>> BEGIN

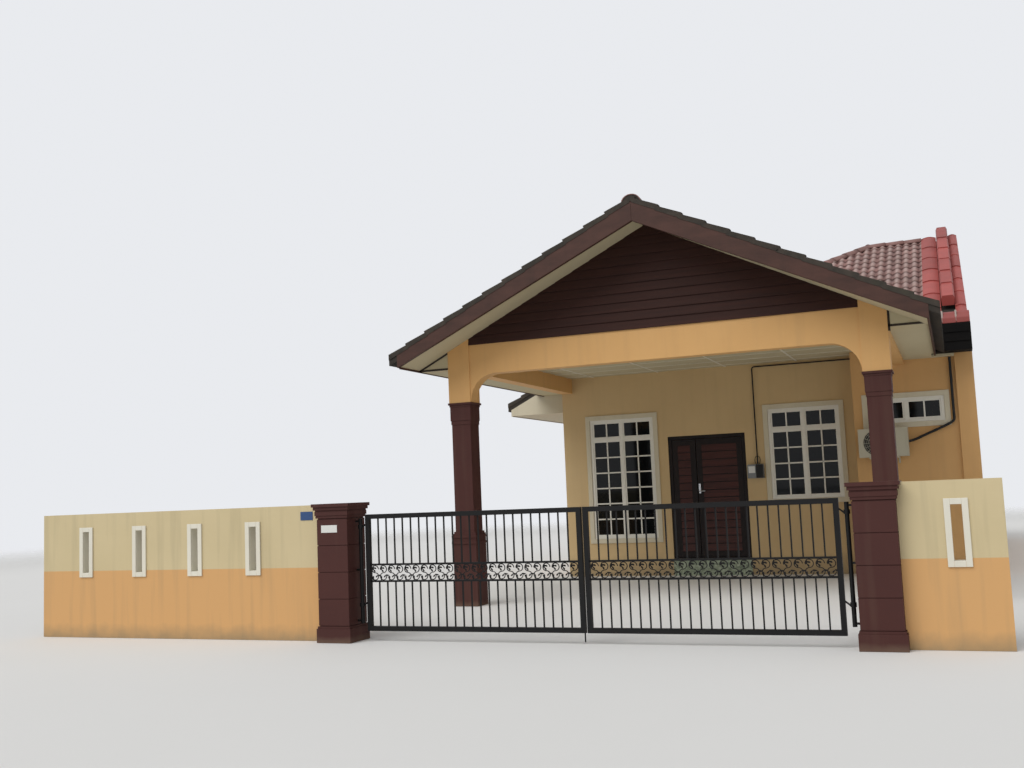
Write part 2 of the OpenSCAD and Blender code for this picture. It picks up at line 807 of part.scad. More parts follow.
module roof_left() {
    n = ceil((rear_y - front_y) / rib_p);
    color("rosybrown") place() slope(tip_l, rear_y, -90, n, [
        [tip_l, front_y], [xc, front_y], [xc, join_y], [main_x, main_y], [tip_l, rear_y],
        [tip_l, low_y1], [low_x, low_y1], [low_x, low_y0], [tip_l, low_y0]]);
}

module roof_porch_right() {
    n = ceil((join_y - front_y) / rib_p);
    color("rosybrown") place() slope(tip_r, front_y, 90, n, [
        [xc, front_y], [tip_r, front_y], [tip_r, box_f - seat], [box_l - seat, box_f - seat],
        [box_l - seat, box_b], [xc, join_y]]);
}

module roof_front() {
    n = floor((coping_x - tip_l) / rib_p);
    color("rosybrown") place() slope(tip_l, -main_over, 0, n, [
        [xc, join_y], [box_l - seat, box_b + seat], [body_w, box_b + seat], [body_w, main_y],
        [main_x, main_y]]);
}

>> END

Extract every line above exactly as it stands.

Full response –
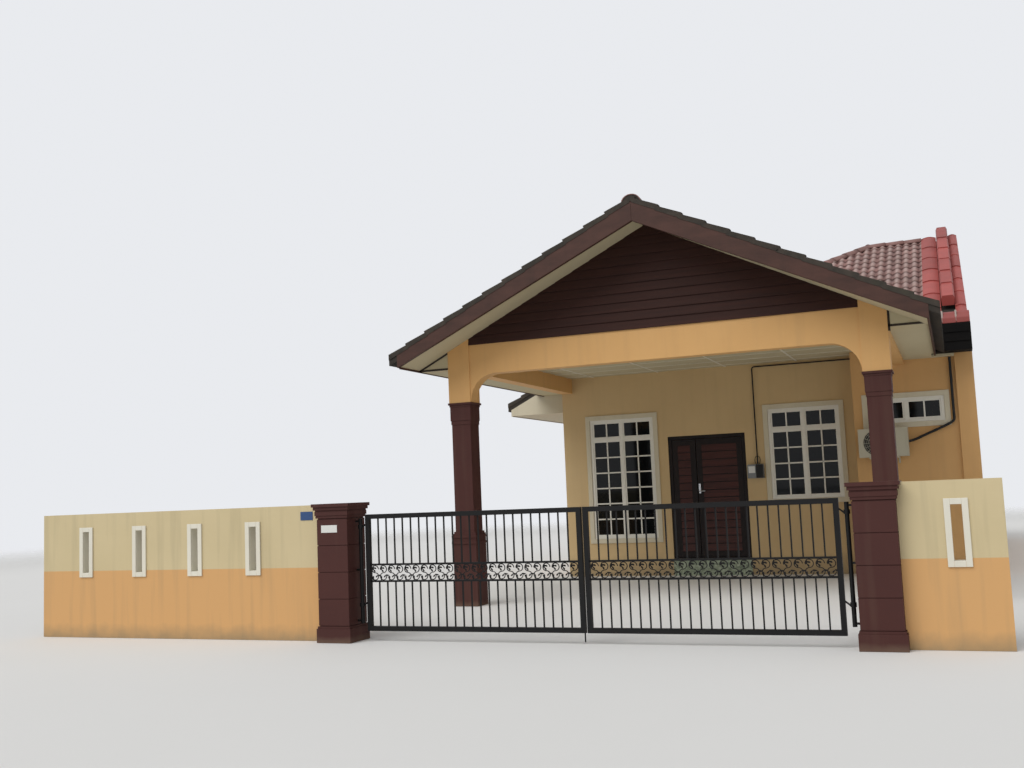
Write part 2 of the OpenSCAD and Blender code for this picture. It picks up at line 807 of part.scad. More parts follow.
module roof_left() {
    n = ceil((rear_y - front_y) / rib_p);
    color("rosybrown") place() slope(tip_l, rear_y, -90, n, [
        [tip_l, front_y], [xc, front_y], [xc, join_y], [main_x, main_y], [tip_l, rear_y],
        [tip_l, low_y1], [low_x, low_y1], [low_x, low_y0], [tip_l, low_y0]]);
}

module roof_porch_right() {
    n = ceil((join_y - front_y) / rib_p);
    color("rosybrown") place() slope(tip_r, front_y, 90, n, [
        [xc, front_y], [tip_r, front_y], [tip_r, box_f - seat], [box_l - seat, box_f - seat],
        [box_l - seat, box_b], [xc, join_y]]);
}

module roof_front() {
    n = floor((coping_x - tip_l) / rib_p);
    color("rosybrown") place() slope(tip_l, -main_over, 0, n, [
        [xc, join_y], [box_l - seat, box_b + seat], [body_w, box_b + seat], [body_w, main_y],
        [main_x, main_y]]);
}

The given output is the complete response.